Al siyaset al! |
Bir iletişim yöntemi olarak Candy Crash. |
Genel yaşantı gittikçe muhafazakarlaşan bir toplumda işten eve evden işe şeklinde yaşanıyor. O da işi olabilenler için. İşi sahibi olabilen bir kesim (özellikle okumuş ise) kendilerini ayrıcalıklı (çoğunlukla beyaz yakalılar) hissetmeyi sevdiği için toplumun o "önemli" kısmını oluşturduklarını unutup içerik olarak boş, görsel olarak ayrıcalıklı pozisyonlarını daha da fazla ayrıcalıklarla donatmak için uğraşıp duruyorlar. Sistemin önerdiği en iyi evi arabayı alayım, en iyi telefona bilgisayara sahip olayım, çocuğum en pahalı özel okulda okusun, 5 yıldızlı otellere indirimli 6 ay önceden yer ayırtayım, gidince yediğim önümde yemediğim arkamda olsun, diğer insanlara bakabileceğim kadar kalabalık bir yerde olayım ki kendi ayrıcalıklı konumumu veya daha ayrıcalıklı olanı inceleyebileyim, evime yakın AVM'de takılayım, çocuğum dilediği gibi koşup oynasın (?), alışveriş yapayım, daha fazla alayım, daha fazla alayım... Daha fazla alayım. Bu arada eklemeden edemeyeceğim bu iletişim için en iyi alet edevata sahip olmak konusu beni eğlendiren bir konu. Çünkü iletişmeyi bilmeyen, iki kelime edemeyen insanların elinde o aletler gerçekten eğreti duruyor. Neyse bari Facebok, Twitter, Youtube filan var. Konuşarak anlaşamasak da telefonlar bir işe yarıyor. (Yarıyor mu?)
Al TOKİ al! |
Hadi diyelim annelerimiz babalarımız dayılarımız teyzelerimiz amcalarımız bizi anlayamadı. Ama biz de aldık başımızı daha uzaklara gittik vesselam. Ben bu evim olsun kafasını hiç ama hiç anlayamıyorum. Bir de evin içinde süre gelen inşaatları. Sitede oturuyorum. Apartman dairesini alan, kiraya gelen içini kırıp döküyor. Bu nasıl bir komplekstir kardeşim anlamak mümkün değil? İnsanlar 1800'lü yıllardan kalan evlerde oturuyor Edirne sınırının dışında, yeni mutfağım olsun şöyle gül gibi temiz temiz oturayım filan demiyor. Siliyor süpürüyor kırıp kıçını oturuyor aşağıya. Dokuz senedir aynı sitede oturuyorum, ben hariç (bir de sevgili alt komşum) herkesin evinin duvarları kırıldı, yerleri söküldü, mutfak yer değiştirdi efenim banyo kırıldı yine yapıldı filan. En salakları benim (bir de işte sevgili alt komşum) sanırım. Hala aynı mutfak ve banyo ile yaşıyorum bayağı iğrenç bir insan olmalıyım öyle ki pis pis oturuyorum galiba eski fayans, sifon... Bu arada aylarca süren gürültü, başka insanların evine yaptıkları pislik, toz duman da yanlarına kalıyor. Ama onların evleri tertemiz gül gibi biliyor musun? Pencereler filan hep değişti. Paralar saç saç saçıldı. Sular elektrikler harcandı. Mis gibi oldu. Şimdi gelip huzur ve mutluluk içinde oturacaklar (ahahahahhahaha....) içine. Yani içine cidden ben böyle işin...
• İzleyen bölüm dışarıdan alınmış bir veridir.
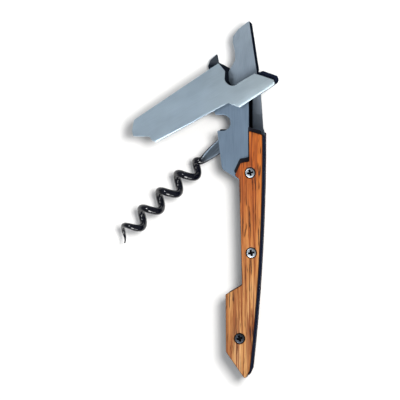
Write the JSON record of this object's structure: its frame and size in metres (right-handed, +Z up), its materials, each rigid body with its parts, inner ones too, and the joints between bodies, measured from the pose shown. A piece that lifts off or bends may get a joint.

Ağlamaktan sorumlu Devlet Bakanı Arınç. |
Tam buraya Ekmeleddin İhsanoğlu'nun adaylığı, söylemleri ve muhafazakarlık üstüne uzun bir paragraf girmek istiyorum. Ama seçimler bitene kadar bekleyeceğim. Sadece alıntı yapmakla yetineceğim; "Homofobi evrensel bir mesele değildir. Bizim toplumumuz muhafazakâr bir toplum. Muhafazakâr toplumun hassasiyetlerini düşünmemiz lazım. Türkiye’de 76 milyon insanın değerlerine saygılı olmamız lazım”.
Bir de kamuoyundan gerekli tepki almamış bir eğitim haberi var. "Anadolu lisesine puanı tutmayan öğrenci, ikametine göre otomatik olarak imam-hatibe kaydolacak" diye müjdeli bir haber! Bu haber karşısında ne olacak diye bakıyorum ben aileleri, öğretmenleri izliyorum ve hiç bir şey olmuyor. Bunun üzerine çok düşündüm. Neden aileler sesini çıkarmıyor? Bu bir çeşit kabulleniş mi yoksa gerçekten aslında ailelerin çocukları için tercih ettiği gelecek böyle bir şey mi? Yaygın Bonzai kullanımı (ki bence bu da Amerika'nın zamanında müzisyenler üzerinde bilinçli olarak uyguladığı uyuşturucu politikasına benzetilebilir) ve diğer uyuşturucular sürekli gündemde tutuluyor. İnsanlarda çocuğum uyuşturucu batağına saplanacağına, iffetsiz olacağına, serseri olacağına bari imam hatip'e gitsin diyorsan ablacığım o kötülüklerden koruyacak olan da sen(d)sin çocuğunu. Baştan sevdiysen, ilgi gösterdiysen gitmez oralara. Giderse de geri gelir. Sen ver çocuğuna birey olma bilincini, sorumluluk duygusunu bir şey olmaz ona. Ama işte algı politikası çoktan verdi meyvelerini! Herkes korkuyor çocuğundan. Buna da 4+4+4 gibi az ses çıkacak gibi gözüküyor.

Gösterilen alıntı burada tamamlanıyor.